X-Ray Irradiation Improved WSe2 Optical-Electrical Synapse for Handwritten Digit Recognition.

Two-dimensional (2D) materials are promising candidates for neuromorphic computing owing to their atomically thin structure and tunable optoelectronic properties. However, achieving controllable synaptic behavior via defect engineering remains challenging. In this work, we introduce X-ray irradiation as a facile strategy to modulate defect states and enhance synaptic plasticity in WSe₂-based optoelectronic synapses. The introduction of selenium vacancies via irradiation significantly improved both electrical and optical responses. Under electrical stimulation, short-term potentiation (STP) exhibited enhanced excitatory postsynaptic current (EPSC) retention exceeding 10%, measured 20 s after the stimulation peak. In addition, the nonlinearity of long-term potentiation (LTP) and long-term depression (LTD) was reduced, and the signal decay time was extended. Under optical stimulation, STP showed more than 4% improvement in EPSC retention at 16 s with similar relaxation enhancement. These effects are attributed to irradiation-induced defect states that facilitate charge carrier trapping and extend signal persistence.
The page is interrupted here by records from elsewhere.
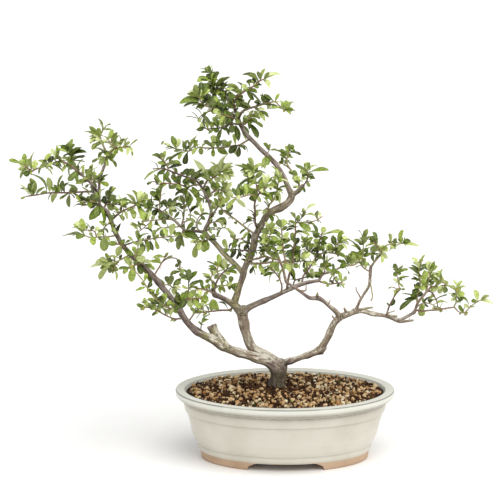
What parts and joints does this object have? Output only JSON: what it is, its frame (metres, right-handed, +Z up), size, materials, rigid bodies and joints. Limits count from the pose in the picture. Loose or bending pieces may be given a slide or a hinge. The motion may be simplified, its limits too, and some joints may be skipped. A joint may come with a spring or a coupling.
{
  "type": "firethorn bonsai in oval glazed pot",
  "caption": "Leafy firethorn bonsai with a forked trunk and long rising limbs, planted in an oval cream glazed pot on an arched foot.",
  "frame": {"origin": "middle of the underside of the whole, on the table", "axes": "+Z up, +X to the right along the pot's long axis as pictured, +Y away from the viewer"},
  "size_m": [0.6302, 0.199, 0.5366],
  "materials": {
    "glaze": "glossy cream glaze over a tan clay foot",
    "screen": "black plastic mesh",
    "soil": "loose dark bonsai soil with tan and grey grit",
    "bark": "grey brown bark with pale patches and lichen",
    "foliage": "small leathery green leaves on thin brown twigs"
  },
  "bodies": {
    "root": {"pot": "glaze", "screen_left": "screen", "screen_right": "screen", "soil": "soil", "trunk": "bark", "spray_crown_left": "foliage", "spray_crown_left_2": "foliage", "spray_far_left_high": "foliage", "spray_far_left_mid": "foliage", "spray_left_knot_front": "foliage", "spray_left_knot_back": "foliage", "spray_left_inner": "foliage", "spray_left_low": "foliage", "spray_left_reach": "foliage", "spray_left_bright": "foliage", "spray_left_bright_2": "foliage", "spray_left_shelf": "foliage", "spray_left_arc": "foliage", "spray_low_left": "foliage", "spray_low_climber": "foliage", "spray_mid_mass": "foliage", "spray_side_high": "foliage", "spray_upper_reach": "foliage", "spray_upper_low": "foliage", "spray_upper_post": "foliage", "spray_upper_brown": "foliage", "spray_upper_nest": "foliage", "spray_light_crown": "foliage", "spray_light_low": "foliage", "spray_leader_heart": "foliage", "spray_leader_right": "foliage", "spray_leader_green": "foliage", "spray_leader_long": "foliage", "spray_center_low": "foliage", "spray_center_low_2": "foliage", "spray_center_post": "foliage", "spray_center_right": "foliage", "spray_right_up_end": "foliage", "spray_right_up_low": "foliage", "spray_right_up_shelf": "foliage", "spray_pale_right": "foliage", "spray_pale_left": "foliage", "spray_right_thin": "foliage", "spray_right_high": "foliage", "spray_right_bright": "foliage", "spray_right_brown": "foliage", "spray_right_arcs": "foliage", "spray_right_lower": "foliage", "spray_far_right": "foliage", "spray_stub_top": "foliage", "spray_stub_left": "foliage", "spray_top_right": "foliage", "spray_top_right_low": "foliage", "spray_top_back": "foliage", "spray_top_left": "foliage", "spray_top_mid": "foliage", "spray_top_front": "foliage", "spray_top_low": "foliage"}
  },
  "joints": []
}
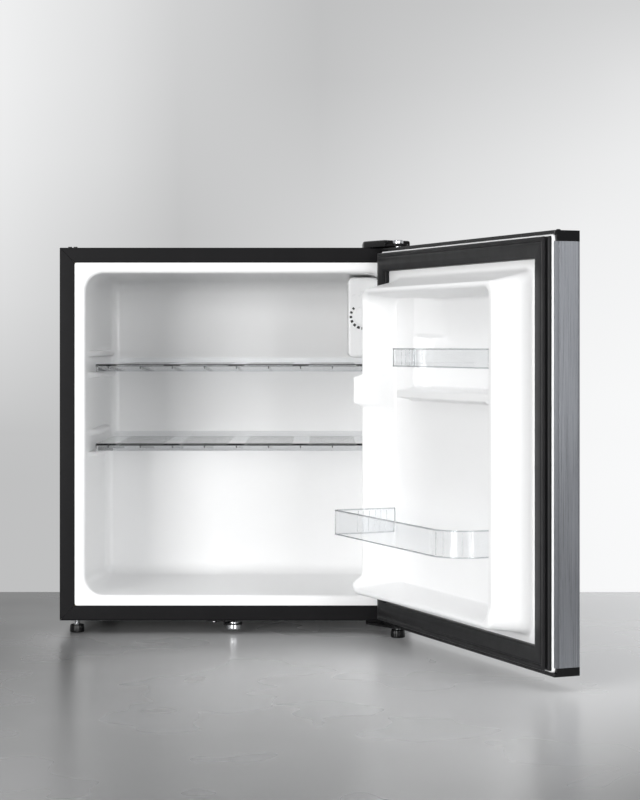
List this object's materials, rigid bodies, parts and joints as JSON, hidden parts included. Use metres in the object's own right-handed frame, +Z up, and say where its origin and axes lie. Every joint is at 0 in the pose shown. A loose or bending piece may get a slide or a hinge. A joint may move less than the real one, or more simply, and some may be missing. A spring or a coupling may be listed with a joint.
{
  "type": "compact refrigerator",
  "caption": "Compact box refrigerator with its door open on side hinges, clear shelves and door rails, a thermostat dial, a key lock and a compressor niche behind.",
  "frame": {"origin": "on the floor, at the middle of the footprint that the cabinet and its open door cover together; the cabinet's front face centre is 82.7 mm to -X and 23.4 mm to +Y of it", "axes": "+Z up, +Y towards the back of the cabinet, +X to the right of a person facing it"},
  "size_m": [0.6334, 0.8468, 0.521],
  "materials": {
    "black_paint": "satin",
    "dark_paint": "matte",
    "grey_paint": "satin",
    "black_enamel": "gloss",
    "white_liner": "gloss",
    "white_plastic": "satin",
    "foam": "matte",
    "aluminium": "satin",
    "tube_metal": "satin",
    "copper": "satin",
    "zinc": "satin",
    "bright_metal": "satin",
    "chrome": "polished",
    "black_plastic": "satin",
    "black_rubber": "matte",
    "gasket_rubber": "satin",
    "clear_plastic": "gloss",
    "brushed_steel": "satin",
    "magnet": "matte"
  },
  "bodies": {
    "cabinet": {"outer_shell": "black_paint", "base_plate": "grey_paint", "rear_panel": "dark_paint", "inner_liner": "white_liner", "cabinet_foam": "foam", "evaporator": "aluminium", "condenser_coil": "tube_metal", "thermostat_housing": "white_plastic", "thermostat_body": "zinc", "sensing_tube": "tube_metal", "hinge_hole_plugs": "black_plastic", "top_hinge_bracket": "black_paint", "top_hinge_pin": "bright_metal", "top_hinge_cover": "black_plastic", "top_hinge_screws": "bright_metal", "bottom_hinge_bracket": "black_paint", "bottom_hinge_pin": "bright_metal", "bottom_hinge_screws": "bright_metal", "rear_feet": "black_rubber", "foot_insert": "bright_metal", "compressor_plate": "grey_paint", "compressor": "black_enamel", "compressor_legs": "black_enamel", "compressor_grommets": "black_rubber", "compressor_bolts": "bright_metal", "start_relay_cover": "black_plastic", "filter_drier": "copper", "discharge_tube": "copper", "suction_tube": "copper", "drain_tube": "white_plastic", "drip_pan": "black_plastic", "cord_gland": "black_rubber", "lock_bracket": "black_paint", "lock_bracket_screws": "bright_metal", "lock_barrel": "chrome"},
    "door": {"door_skin": "brushed_steel", "door_top_cap": "black_plastic", "door_bottom_cap": "black_plastic", "door_foam": "foam", "door_liner": "white_liner", "door_gasket": "gasket_rubber", "gasket_magnets": "magnet", "door_hinge_bushes": "white_plastic", "cap_hole_plugs": "black_plastic"},
    "upper_shelf_body": {"upper_shelf": "clear_plastic"},
    "lower_shelf_body": {"lower_shelf": "clear_plastic"},
    "upper_rail_body": {"upper_door_rail": "clear_plastic"},
    "lower_rail_body": {"lower_door_rail": "clear_plastic"},
    "dial": {"thermostat_dial": "white_plastic"},
    "lock_rotor": {"lock_plug": "chrome", "lock_cam": "bright_metal"},
    "left_foot": {"front_foot_left": "black_plastic"},
    "right_foot": {"front_foot_right": "black_plastic"}
  },
  "joints": [
    {"name": "door_hinge", "type": "hinge", "parent": "cabinet", "child": "door", "pos_m": [0.13035, -0.00411, 0.264], "axis": [0, 0, 1], "range_deg": [-112.5, 22.5]},
    {"name": "upper_shelf_slide", "type": "slide", "parent": "cabinet", "child": "upper_shelf_body", "axis": [0, -1, 0], "range_m": [0, 0.065]},
    {"name": "lower_shelf_slide", "type": "slide", "parent": "cabinet", "child": "lower_shelf_body", "axis": [0, -1, 0], "range_m": [0, 0.065]},
    {"name": "upper_rail_pull", "type": "slide", "parent": "door", "child": "upper_rail_body", "axis": [-0.9239, -0.3827, 0], "range_m": [0, 0.06]},
    {"name": "lower_rail_pull", "type": "slide", "parent": "door", "child": "lower_rail_body", "axis": [-0.9239, -0.3827, 0], "range_m": [0, 0.09]},
    {"name": "thermostat_turn", "type": "hinge", "parent": "cabinet", "child": "dial", "pos_m": [0.08635, 0.07339, 0.422], "axis": [0, -1, 0], "range_deg": [-120, 150]},
    {"name": "lock_turn", "type": "hinge", "parent": "cabinet", "child": "lock_rotor", "pos_m": [-0.08635, 0.03139, 0.01], "axis": [0, 0, -1], "range_deg": [0, 150]},
    {"name": "left_foot_turn", "type": "hinge", "parent": "cabinet", "child": "left_foot", "pos_m": [-0.29605, 0.04639, 0.009], "axis": [0, 0, 1], "continuous": true},
    {"name": "right_foot_turn", "type": "hinge", "parent": "cabinet", "child": "right_foot", "pos_m": [0.13035, -0.00411, 0.005], "axis": [0, 0, 1], "continuous": true}
  ]
}
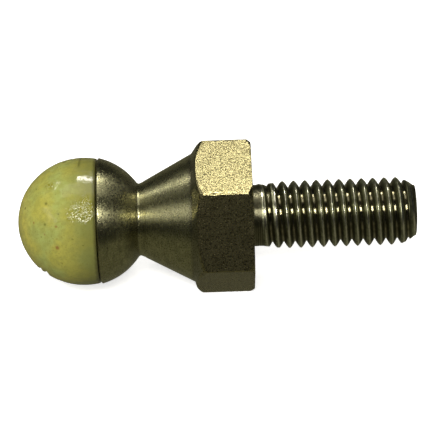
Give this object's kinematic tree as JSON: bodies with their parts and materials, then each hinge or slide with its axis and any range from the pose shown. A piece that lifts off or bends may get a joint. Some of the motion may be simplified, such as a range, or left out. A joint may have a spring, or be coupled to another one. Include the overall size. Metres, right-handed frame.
{
  "type": "ball stud",
  "caption": "Ball stud: a nylon cap over the front of a steel ball, a narrow neck, a hexagon and a threaded shank.",
  "frame": {"origin": "centre of the ball, on the stud's axis", "axes": "+X along the stud's axis from the ball to the threaded end, +Z square to a hexagon flat, which is up when the stud lies on the opposite flat, +Y through a hexagon corner"},
  "size_m": [0.0556, 0.022, 0.019],
  "materials": {
    "steel": "turned and rolled steel with a thin yellow-olive passivated finish, fine tool marks, bright worn edges",
    "nylon": "unfilled nylon in a dull yellow-green, slightly translucent, faint moulding marks and small scuffs"
  },
  "bodies": {
    "stud": {"ball_stud": "steel"},
    "cap": {"ball_cap": "nylon"}
  },
  "joints": [
    {"name": "cap_spin", "type": "hinge", "parent": "stud", "child": "cap", "pos_m": [0, 0, 0], "axis": [1, 0, 0], "continuous": true}
  ]
}
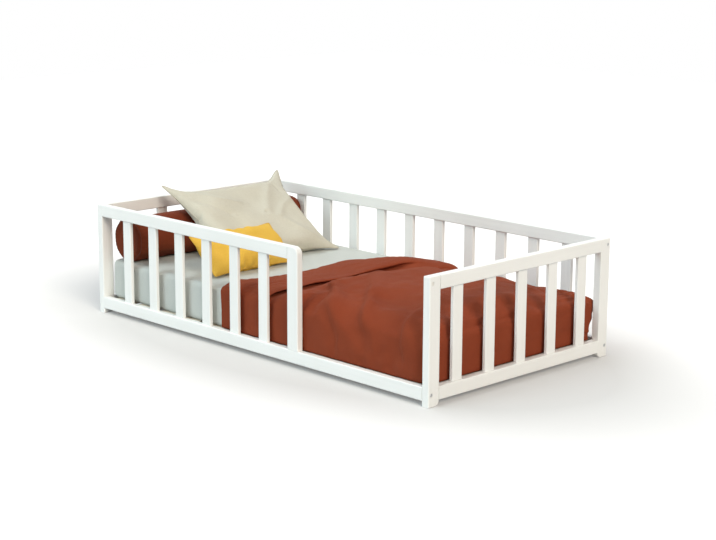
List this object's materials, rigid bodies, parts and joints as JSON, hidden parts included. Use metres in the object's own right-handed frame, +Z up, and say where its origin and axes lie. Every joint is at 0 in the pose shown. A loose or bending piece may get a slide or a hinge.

Moreover, the reduced nonlinearity in synaptic weight modulation improved the recognition accuracy of handwritten digits in a CrossSim-simulated MNIST task, increasing from 88.5% to 93.75%. This study demonstrates that X-ray irradiation is an effective method for modulating synaptic weights in 2D materials, offering a universal strategy for defect engineering in neuromorphic device applications.